Repeat every line, exactly, from the very first through the one where "const LEAN = 0.015;" appears. Add nothing else.

————

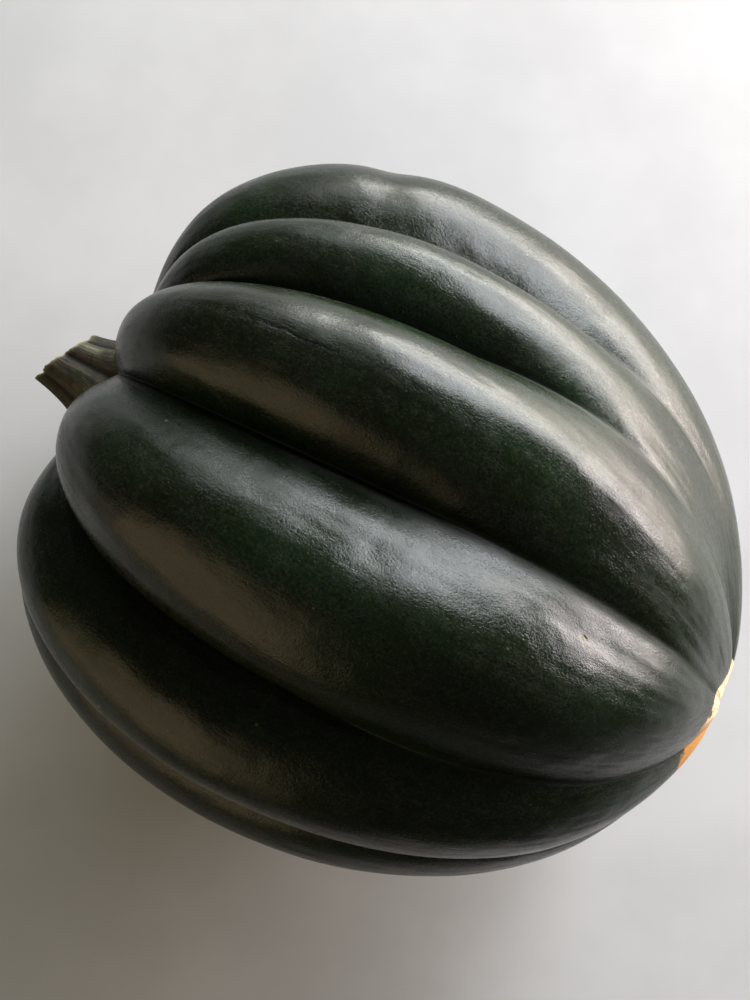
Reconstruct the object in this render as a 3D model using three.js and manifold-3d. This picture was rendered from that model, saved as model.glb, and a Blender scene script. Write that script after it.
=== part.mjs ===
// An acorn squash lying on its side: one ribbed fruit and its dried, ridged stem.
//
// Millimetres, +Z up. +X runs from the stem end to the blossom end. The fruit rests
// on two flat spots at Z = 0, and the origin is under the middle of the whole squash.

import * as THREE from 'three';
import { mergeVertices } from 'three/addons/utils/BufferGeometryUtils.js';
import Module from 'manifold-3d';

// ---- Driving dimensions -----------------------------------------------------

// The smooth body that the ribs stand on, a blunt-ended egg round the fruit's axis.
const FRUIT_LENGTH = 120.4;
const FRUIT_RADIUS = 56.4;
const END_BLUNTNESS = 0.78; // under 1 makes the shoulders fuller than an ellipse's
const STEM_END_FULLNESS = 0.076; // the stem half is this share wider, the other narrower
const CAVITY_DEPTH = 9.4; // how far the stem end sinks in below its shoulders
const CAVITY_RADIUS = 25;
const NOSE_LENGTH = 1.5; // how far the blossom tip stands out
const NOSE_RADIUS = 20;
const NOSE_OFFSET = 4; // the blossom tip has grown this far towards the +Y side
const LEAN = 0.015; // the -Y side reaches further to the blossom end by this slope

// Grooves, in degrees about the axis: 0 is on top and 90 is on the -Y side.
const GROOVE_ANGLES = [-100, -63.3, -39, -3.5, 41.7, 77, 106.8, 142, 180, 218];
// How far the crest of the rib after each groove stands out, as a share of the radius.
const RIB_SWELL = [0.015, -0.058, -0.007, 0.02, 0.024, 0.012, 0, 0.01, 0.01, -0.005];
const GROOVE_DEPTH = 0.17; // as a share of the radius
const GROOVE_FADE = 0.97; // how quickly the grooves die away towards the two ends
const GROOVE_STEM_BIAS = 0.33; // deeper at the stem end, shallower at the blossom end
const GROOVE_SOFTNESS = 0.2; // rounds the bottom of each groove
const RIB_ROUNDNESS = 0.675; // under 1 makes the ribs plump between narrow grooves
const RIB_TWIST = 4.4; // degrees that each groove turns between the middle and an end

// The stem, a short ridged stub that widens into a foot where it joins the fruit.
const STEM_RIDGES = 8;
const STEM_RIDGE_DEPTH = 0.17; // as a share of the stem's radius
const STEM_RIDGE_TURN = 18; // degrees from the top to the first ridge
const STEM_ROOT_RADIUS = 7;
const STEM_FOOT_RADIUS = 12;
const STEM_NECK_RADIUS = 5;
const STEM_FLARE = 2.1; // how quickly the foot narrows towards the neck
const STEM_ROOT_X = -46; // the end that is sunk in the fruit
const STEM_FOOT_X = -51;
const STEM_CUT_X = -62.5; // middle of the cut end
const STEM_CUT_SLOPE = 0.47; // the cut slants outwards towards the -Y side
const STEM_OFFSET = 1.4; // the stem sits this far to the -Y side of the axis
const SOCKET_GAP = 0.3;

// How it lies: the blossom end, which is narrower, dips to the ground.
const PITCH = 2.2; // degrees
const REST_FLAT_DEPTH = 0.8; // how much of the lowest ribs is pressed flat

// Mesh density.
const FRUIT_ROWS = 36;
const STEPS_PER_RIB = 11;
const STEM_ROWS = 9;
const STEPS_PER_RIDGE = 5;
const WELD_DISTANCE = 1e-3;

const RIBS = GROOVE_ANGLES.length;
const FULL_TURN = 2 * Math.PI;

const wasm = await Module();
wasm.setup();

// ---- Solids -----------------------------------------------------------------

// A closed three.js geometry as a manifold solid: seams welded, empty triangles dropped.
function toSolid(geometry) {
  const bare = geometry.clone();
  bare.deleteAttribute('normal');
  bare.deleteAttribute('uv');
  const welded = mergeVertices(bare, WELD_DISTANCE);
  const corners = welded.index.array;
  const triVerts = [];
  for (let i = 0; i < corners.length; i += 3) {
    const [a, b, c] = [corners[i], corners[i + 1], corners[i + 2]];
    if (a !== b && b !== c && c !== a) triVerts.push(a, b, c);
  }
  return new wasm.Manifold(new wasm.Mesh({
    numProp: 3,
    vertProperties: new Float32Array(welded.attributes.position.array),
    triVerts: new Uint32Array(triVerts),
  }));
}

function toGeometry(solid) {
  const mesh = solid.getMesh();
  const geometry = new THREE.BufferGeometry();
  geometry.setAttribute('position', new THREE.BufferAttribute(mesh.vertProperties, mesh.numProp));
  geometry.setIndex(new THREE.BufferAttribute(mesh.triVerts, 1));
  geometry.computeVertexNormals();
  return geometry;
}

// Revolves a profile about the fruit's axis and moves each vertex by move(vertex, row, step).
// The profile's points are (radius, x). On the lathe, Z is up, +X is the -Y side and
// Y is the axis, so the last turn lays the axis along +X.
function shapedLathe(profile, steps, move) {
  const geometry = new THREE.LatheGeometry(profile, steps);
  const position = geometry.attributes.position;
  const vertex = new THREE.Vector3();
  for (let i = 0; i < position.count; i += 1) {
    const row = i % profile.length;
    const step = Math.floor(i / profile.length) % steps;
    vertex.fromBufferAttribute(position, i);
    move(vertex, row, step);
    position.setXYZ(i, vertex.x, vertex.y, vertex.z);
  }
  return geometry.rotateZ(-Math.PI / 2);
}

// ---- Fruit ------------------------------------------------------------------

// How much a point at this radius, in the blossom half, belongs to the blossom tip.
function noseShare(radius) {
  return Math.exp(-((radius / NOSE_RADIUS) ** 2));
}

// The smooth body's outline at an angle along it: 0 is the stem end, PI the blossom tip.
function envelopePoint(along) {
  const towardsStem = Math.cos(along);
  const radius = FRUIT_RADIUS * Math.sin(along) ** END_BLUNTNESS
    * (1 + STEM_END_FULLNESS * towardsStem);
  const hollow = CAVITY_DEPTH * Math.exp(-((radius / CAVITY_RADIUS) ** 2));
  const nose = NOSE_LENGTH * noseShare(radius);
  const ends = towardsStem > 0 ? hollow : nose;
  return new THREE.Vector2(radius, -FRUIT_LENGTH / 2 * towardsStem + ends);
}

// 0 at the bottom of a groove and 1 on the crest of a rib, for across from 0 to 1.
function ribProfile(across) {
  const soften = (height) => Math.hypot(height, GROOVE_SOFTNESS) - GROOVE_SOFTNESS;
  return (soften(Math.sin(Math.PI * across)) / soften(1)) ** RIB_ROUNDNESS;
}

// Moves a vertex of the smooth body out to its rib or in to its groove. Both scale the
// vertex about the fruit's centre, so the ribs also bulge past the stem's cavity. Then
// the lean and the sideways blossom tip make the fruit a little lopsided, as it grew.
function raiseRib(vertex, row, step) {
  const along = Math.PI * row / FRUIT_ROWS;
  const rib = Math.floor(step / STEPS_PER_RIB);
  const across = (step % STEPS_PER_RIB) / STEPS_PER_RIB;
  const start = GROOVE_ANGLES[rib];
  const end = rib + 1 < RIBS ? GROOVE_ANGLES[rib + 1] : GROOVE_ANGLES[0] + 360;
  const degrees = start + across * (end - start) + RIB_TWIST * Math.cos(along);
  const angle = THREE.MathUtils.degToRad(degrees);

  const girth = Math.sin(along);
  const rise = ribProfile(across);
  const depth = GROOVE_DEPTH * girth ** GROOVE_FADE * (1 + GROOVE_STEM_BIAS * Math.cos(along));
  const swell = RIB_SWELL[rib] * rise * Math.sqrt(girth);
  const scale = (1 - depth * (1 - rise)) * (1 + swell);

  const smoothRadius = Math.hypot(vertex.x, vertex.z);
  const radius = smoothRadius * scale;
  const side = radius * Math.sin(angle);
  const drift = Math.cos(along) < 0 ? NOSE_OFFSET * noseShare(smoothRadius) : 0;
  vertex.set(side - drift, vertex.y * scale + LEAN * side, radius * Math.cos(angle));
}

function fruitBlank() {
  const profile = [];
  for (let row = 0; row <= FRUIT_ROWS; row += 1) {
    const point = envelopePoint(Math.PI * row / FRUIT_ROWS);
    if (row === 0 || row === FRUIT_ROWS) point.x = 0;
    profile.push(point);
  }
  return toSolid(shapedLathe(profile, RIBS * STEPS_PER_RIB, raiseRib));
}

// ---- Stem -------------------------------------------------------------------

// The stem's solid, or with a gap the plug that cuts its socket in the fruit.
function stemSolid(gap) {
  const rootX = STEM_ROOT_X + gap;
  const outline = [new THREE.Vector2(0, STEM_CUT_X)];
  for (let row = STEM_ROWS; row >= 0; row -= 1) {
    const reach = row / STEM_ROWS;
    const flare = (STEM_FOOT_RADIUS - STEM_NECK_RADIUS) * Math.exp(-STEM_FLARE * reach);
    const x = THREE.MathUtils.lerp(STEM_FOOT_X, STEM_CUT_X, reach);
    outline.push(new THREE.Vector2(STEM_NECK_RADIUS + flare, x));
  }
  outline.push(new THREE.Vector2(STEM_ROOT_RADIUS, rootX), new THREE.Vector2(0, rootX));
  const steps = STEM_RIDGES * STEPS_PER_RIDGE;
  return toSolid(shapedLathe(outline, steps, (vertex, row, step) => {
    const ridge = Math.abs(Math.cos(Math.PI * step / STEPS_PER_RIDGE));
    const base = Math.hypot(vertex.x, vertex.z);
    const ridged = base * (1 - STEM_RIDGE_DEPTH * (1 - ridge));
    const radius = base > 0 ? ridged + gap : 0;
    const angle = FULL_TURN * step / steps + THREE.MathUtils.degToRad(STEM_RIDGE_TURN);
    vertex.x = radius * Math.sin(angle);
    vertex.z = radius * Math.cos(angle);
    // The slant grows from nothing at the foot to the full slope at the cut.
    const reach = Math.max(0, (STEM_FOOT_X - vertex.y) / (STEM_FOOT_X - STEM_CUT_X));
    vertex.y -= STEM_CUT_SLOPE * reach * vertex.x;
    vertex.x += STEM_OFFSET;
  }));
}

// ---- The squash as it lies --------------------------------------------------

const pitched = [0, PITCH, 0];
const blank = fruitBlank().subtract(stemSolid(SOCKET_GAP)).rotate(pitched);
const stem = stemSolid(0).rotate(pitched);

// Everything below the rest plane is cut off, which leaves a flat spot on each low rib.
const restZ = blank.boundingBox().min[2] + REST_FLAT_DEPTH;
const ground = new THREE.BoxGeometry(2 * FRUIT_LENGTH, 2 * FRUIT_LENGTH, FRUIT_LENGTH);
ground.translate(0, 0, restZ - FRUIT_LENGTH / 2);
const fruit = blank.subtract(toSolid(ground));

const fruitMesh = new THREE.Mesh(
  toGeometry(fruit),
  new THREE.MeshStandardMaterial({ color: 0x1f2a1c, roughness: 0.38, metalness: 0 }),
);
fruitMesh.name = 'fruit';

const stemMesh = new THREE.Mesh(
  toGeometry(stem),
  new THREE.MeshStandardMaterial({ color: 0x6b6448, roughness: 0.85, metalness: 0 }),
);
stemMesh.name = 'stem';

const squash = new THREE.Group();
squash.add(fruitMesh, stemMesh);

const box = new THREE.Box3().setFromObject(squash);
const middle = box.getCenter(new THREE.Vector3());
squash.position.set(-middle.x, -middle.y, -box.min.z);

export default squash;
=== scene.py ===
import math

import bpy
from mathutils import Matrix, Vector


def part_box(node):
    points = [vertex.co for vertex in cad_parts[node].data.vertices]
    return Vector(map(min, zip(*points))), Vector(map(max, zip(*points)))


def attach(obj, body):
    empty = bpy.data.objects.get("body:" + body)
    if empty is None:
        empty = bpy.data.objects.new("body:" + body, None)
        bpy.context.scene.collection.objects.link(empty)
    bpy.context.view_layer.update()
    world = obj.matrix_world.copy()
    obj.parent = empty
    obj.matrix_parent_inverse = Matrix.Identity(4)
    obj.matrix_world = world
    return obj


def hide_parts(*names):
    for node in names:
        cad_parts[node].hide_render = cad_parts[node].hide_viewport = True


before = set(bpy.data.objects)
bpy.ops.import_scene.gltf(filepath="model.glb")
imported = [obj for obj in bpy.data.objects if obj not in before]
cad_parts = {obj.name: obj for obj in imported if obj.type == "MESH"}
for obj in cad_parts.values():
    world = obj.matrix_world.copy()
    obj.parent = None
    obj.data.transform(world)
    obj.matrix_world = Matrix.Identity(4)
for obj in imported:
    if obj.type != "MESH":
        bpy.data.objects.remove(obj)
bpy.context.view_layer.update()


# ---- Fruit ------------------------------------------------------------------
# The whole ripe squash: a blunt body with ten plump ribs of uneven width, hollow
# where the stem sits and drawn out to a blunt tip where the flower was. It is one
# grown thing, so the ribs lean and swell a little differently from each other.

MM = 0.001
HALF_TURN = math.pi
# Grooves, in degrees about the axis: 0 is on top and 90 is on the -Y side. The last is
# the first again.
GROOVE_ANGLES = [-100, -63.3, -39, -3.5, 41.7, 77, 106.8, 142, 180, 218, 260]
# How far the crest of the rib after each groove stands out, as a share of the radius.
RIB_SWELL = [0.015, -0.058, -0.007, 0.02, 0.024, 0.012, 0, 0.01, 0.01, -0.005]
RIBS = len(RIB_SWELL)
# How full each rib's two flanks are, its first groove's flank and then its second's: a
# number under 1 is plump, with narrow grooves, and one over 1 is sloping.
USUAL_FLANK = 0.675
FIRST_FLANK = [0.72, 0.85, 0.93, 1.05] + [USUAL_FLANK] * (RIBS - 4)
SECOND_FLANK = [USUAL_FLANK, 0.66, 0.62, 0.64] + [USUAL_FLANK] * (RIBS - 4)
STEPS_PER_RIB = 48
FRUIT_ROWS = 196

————

> **Expected answer**
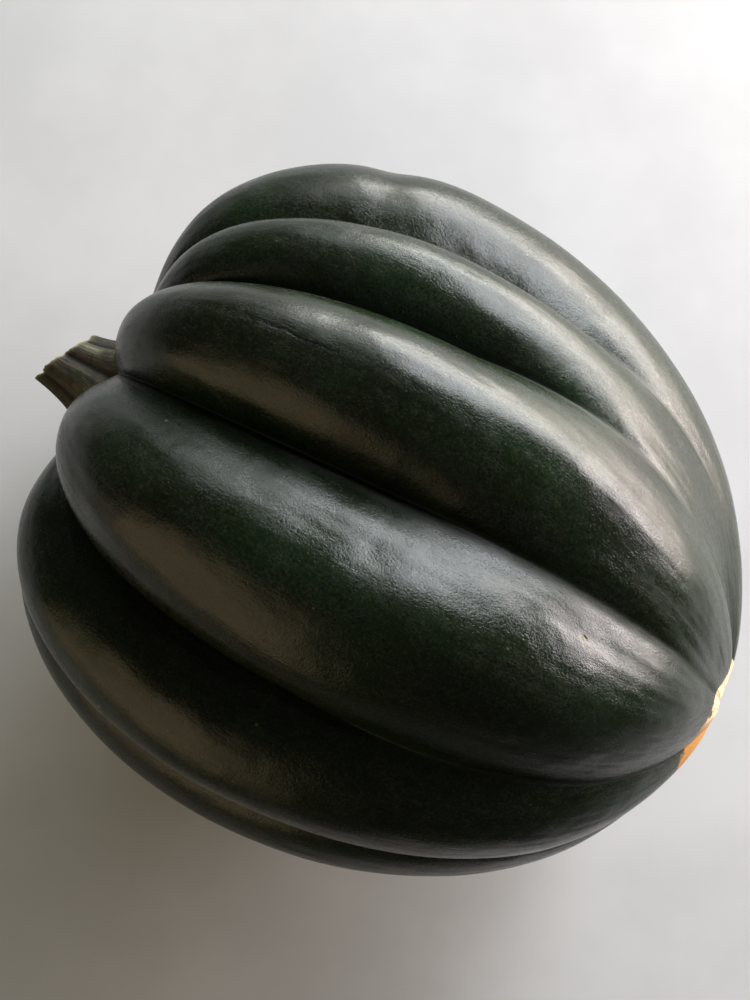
Reconstruct the object in this render as a 3D model using three.js and manifold-3d. This picture was rendered from that model, saved as model.glb, and a Blender scene script. Write that script after it.
=== part.mjs ===
// An acorn squash lying on its side: one ribbed fruit and its dried, ridged stem.
//
// Millimetres, +Z up. +X runs from the stem end to the blossom end. The fruit rests
// on two flat spots at Z = 0, and the origin is under the middle of the whole squash.

import * as THREE from 'three';
import { mergeVertices } from 'three/addons/utils/BufferGeometryUtils.js';
import Module from 'manifold-3d';

// ---- Driving dimensions -----------------------------------------------------

// The smooth body that the ribs stand on, a blunt-ended egg round the fruit's axis.
const FRUIT_LENGTH = 120.4;
const FRUIT_RADIUS = 56.4;
const END_BLUNTNESS = 0.78; // under 1 makes the shoulders fuller than an ellipse's
const STEM_END_FULLNESS = 0.076; // the stem half is this share wider, the other narrower
const CAVITY_DEPTH = 9.4; // how far the stem end sinks in below its shoulders
const CAVITY_RADIUS = 25;
const NOSE_LENGTH = 1.5; // how far the blossom tip stands out
const NOSE_RADIUS = 20;
const NOSE_OFFSET = 4; // the blossom tip has grown this far towards the +Y side
const LEAN = 0.015; // the -Y side reaches further to the blossom end by this slope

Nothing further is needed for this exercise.